[start of Data lines]

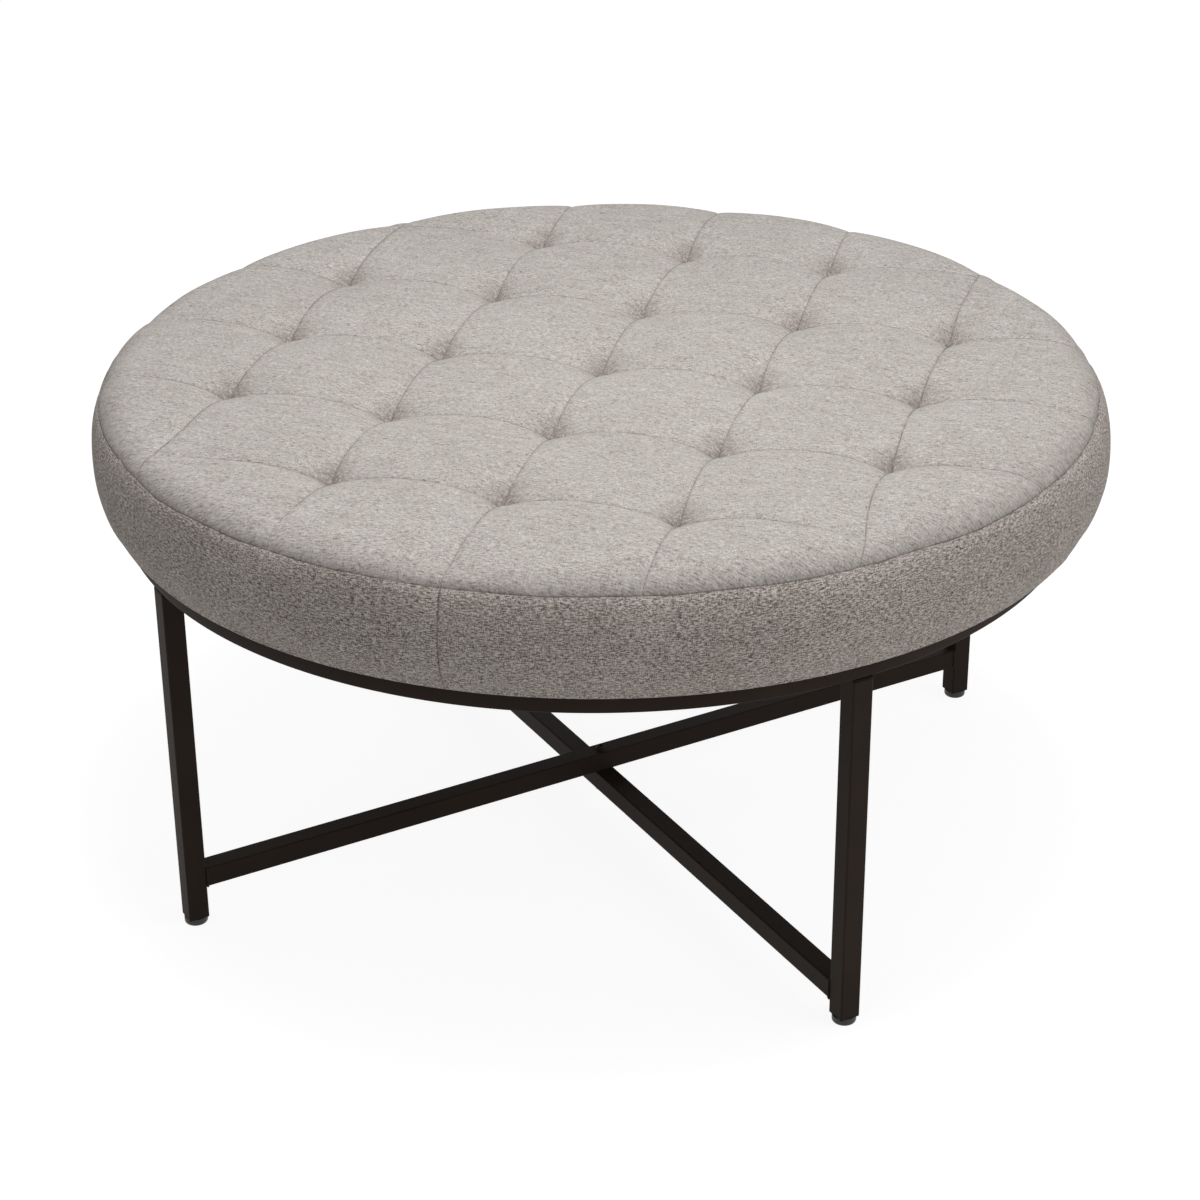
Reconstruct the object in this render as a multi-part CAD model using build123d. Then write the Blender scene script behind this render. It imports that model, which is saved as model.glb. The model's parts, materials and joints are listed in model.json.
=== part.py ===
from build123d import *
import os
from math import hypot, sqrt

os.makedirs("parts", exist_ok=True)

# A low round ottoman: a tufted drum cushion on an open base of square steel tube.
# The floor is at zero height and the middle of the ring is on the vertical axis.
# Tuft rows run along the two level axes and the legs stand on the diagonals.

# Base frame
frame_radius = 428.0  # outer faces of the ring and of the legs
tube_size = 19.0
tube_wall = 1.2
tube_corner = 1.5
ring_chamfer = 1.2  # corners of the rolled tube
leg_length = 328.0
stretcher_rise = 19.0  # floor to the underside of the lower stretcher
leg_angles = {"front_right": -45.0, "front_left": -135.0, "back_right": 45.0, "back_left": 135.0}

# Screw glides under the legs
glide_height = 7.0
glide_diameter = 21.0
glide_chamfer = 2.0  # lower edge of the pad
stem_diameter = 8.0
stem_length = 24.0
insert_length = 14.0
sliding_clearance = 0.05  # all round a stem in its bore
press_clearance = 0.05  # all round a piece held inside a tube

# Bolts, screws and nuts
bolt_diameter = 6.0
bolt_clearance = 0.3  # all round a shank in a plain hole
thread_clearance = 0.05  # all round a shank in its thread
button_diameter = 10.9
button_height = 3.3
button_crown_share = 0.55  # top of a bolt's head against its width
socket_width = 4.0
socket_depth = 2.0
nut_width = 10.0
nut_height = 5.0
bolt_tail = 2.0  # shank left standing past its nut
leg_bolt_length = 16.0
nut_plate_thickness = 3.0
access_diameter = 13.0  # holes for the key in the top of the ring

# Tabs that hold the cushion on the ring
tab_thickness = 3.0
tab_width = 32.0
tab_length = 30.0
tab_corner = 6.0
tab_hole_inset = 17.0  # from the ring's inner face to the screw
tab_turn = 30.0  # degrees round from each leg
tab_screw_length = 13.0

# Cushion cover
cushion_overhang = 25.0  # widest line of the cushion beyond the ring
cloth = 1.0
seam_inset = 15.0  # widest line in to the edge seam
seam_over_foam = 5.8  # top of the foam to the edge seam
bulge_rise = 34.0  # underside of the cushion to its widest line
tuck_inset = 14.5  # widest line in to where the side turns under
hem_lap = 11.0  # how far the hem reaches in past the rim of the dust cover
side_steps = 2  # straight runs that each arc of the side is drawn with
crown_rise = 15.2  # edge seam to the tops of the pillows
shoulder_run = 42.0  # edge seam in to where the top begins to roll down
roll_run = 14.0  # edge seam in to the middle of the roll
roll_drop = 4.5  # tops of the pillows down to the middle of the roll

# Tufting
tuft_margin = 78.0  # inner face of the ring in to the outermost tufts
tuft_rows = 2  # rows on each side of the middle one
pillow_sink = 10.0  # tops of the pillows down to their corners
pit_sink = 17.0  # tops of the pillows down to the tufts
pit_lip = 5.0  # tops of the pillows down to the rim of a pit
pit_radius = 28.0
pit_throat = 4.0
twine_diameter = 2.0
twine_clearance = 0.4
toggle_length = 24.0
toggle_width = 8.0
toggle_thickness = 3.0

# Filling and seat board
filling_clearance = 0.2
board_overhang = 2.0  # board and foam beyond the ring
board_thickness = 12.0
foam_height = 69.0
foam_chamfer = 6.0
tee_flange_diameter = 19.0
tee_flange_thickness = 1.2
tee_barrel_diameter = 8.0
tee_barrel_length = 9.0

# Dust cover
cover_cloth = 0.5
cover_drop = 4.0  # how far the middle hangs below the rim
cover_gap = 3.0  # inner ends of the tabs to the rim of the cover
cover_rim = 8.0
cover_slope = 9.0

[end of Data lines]

What to work on
Nothing should be changed: write out all of the data as is.

Written answer
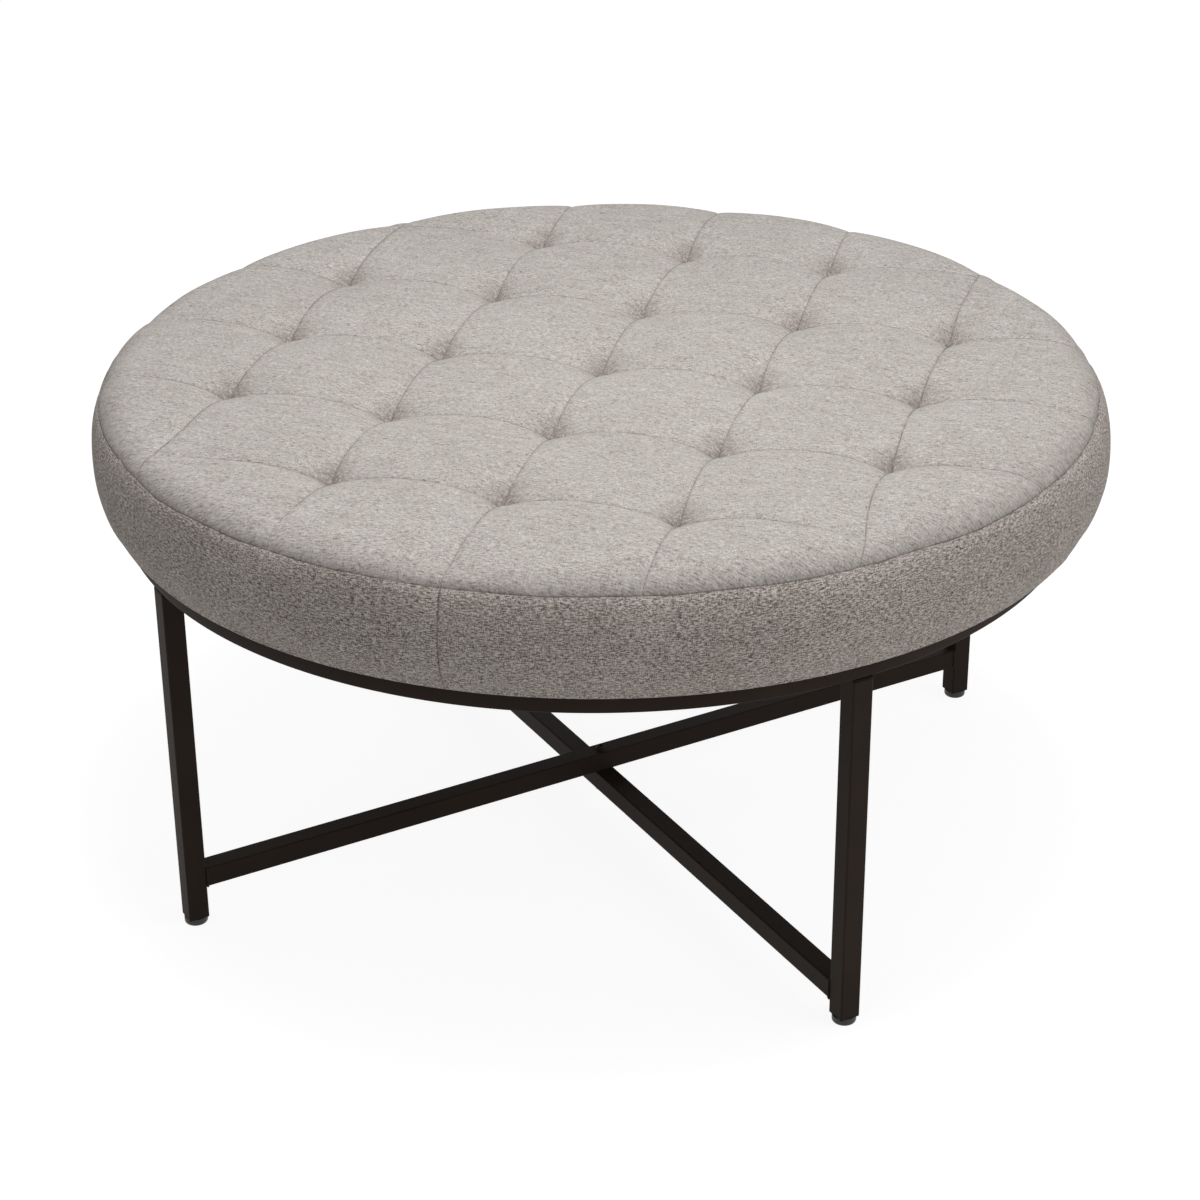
Reconstruct the object in this render as a multi-part CAD model using build123d. Then write the Blender scene script behind this render. It imports that model, which is saved as model.glb. The model's parts, materials and joints are listed in model.json.
=== part.py ===
from build123d import *
import os
from math import hypot, sqrt

os.makedirs("parts", exist_ok=True)

# A low round ottoman: a tufted drum cushion on an open base of square steel tube.
# The floor is at zero height and the middle of the ring is on the vertical axis.
# Tuft rows run along the two level axes and the legs stand on the diagonals.

# Base frame
frame_radius = 428.0  # outer faces of the ring and of the legs
tube_size = 19.0
tube_wall = 1.2
tube_corner = 1.5
ring_chamfer = 1.2  # corners of the rolled tube
leg_length = 328.0
stretcher_rise = 19.0  # floor to the underside of the lower stretcher
leg_angles = {"front_right": -45.0, "front_left": -135.0, "back_right": 45.0, "back_left": 135.0}

# Screw glides under the legs
glide_height = 7.0
glide_diameter = 21.0
glide_chamfer = 2.0  # lower edge of the pad
stem_diameter = 8.0
stem_length = 24.0
insert_length = 14.0
sliding_clearance = 0.05  # all round a stem in its bore
press_clearance = 0.05  # all round a piece held inside a tube

# Bolts, screws and nuts
bolt_diameter = 6.0
bolt_clearance = 0.3  # all round a shank in a plain hole
thread_clearance = 0.05  # all round a shank in its thread
button_diameter = 10.9
button_height = 3.3
button_crown_share = 0.55  # top of a bolt's head against its width
socket_width = 4.0
socket_depth = 2.0
nut_width = 10.0
nut_height = 5.0
bolt_tail = 2.0  # shank left standing past its nut
leg_bolt_length = 16.0
nut_plate_thickness = 3.0
access_diameter = 13.0  # holes for the key in the top of the ring

# Tabs that hold the cushion on the ring
tab_thickness = 3.0
tab_width = 32.0
tab_length = 30.0
tab_corner = 6.0
tab_hole_inset = 17.0  # from the ring's inner face to the screw
tab_turn = 30.0  # degrees round from each leg
tab_screw_length = 13.0

# Cushion cover
cushion_overhang = 25.0  # widest line of the cushion beyond the ring
cloth = 1.0
seam_inset = 15.0  # widest line in to the edge seam
seam_over_foam = 5.8  # top of the foam to the edge seam
bulge_rise = 34.0  # underside of the cushion to its widest line
tuck_inset = 14.5  # widest line in to where the side turns under
hem_lap = 11.0  # how far the hem reaches in past the rim of the dust cover
side_steps = 2  # straight runs that each arc of the side is drawn with
crown_rise = 15.2  # edge seam to the tops of the pillows
shoulder_run = 42.0  # edge seam in to where the top begins to roll down
roll_run = 14.0  # edge seam in to the middle of the roll
roll_drop = 4.5  # tops of the pillows down to the middle of the roll

# Tufting
tuft_margin = 78.0  # inner face of the ring in to the outermost tufts
tuft_rows = 2  # rows on each side of the middle one
pillow_sink = 10.0  # tops of the pillows down to their corners
pit_sink = 17.0  # tops of the pillows down to the tufts
pit_lip = 5.0  # tops of the pillows down to the rim of a pit
pit_radius = 28.0
pit_throat = 4.0
twine_diameter = 2.0
twine_clearance = 0.4
toggle_length = 24.0
toggle_width = 8.0
toggle_thickness = 3.0

# Filling and seat board
filling_clearance = 0.2
board_overhang = 2.0  # board and foam beyond the ring
board_thickness = 12.0
foam_height = 69.0
foam_chamfer = 6.0
tee_flange_diameter = 19.0
tee_flange_thickness = 1.2
tee_barrel_diameter = 8.0
tee_barrel_length = 9.0

# Dust cover
cover_cloth = 0.5
cover_drop = 4.0  # how far the middle hangs below the rim
cover_gap = 3.0  # inner ends of the tabs to the rim of the cover
cover_rim = 8.0
cover_slope = 9.0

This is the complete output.